Homs saw some of the worst destruction of the war as government forces for months blasted the string of neighbourhoods in the city’s center that were held by rebels.
For the past four years, any rebuilding has largely been the work of individuals, with some help from the UN.
In the devastated Khaldiyeh district, carpenters were fixing the windows and doors of Mohammad Bayraqdar’s charred apartment.
The walls inside — even the chandeliers — were still blackened from the fighting years ago.
The 38-year-old coffee vendor fled Khaldiyeh in 2011 and moved to his in-laws in a government-controlled part of the city.
Late last year he informed the municipality that he wanted to return home.

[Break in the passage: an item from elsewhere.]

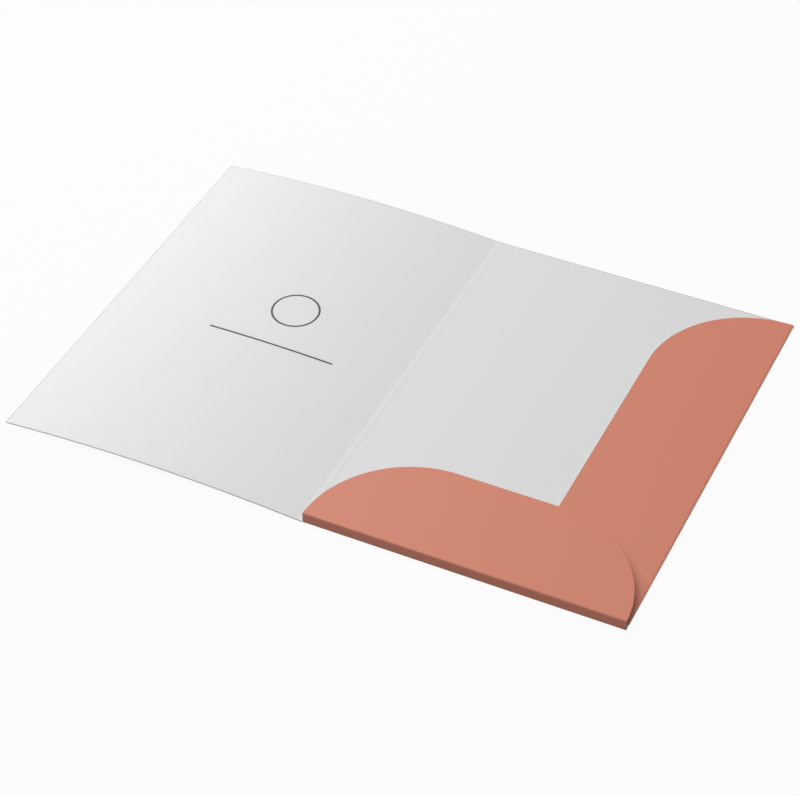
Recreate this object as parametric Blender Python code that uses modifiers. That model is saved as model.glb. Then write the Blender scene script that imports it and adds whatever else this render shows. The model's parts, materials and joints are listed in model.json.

Once government architects checked that the building was suitable for living, repair work began with the help of a UN rebuilding programme.
“Everyone should return to his home, even if it means living in one room only,” said Bayraqdar, standing on the roof overlooking a vista of flattened buildings.
Outside Damascus, Daraya was left an empty ruin after all its population was removed in a deal last year that ended a destructive and grueling siege by Al Assad’s military.
The suburb once had a population of 300,000 and was famous for its furniture, textiles, wood and vineyards, which produced some of Syria’s best grapes.
“Almost all houses, factories, stores in Daraya remain skeletons,” said Daraya’s mayor, Marwan Obeid.
He estimated rebuilding infrastructure alone will cost $160 million to $200 million. The government has so far allocated $70 million.
The plan, he said, is to start moving some 100,000 people back into the less damaged half of Daraya.
The rest of the community, however, is too ruined. Obeid said it was not known how long that will take to rebuild.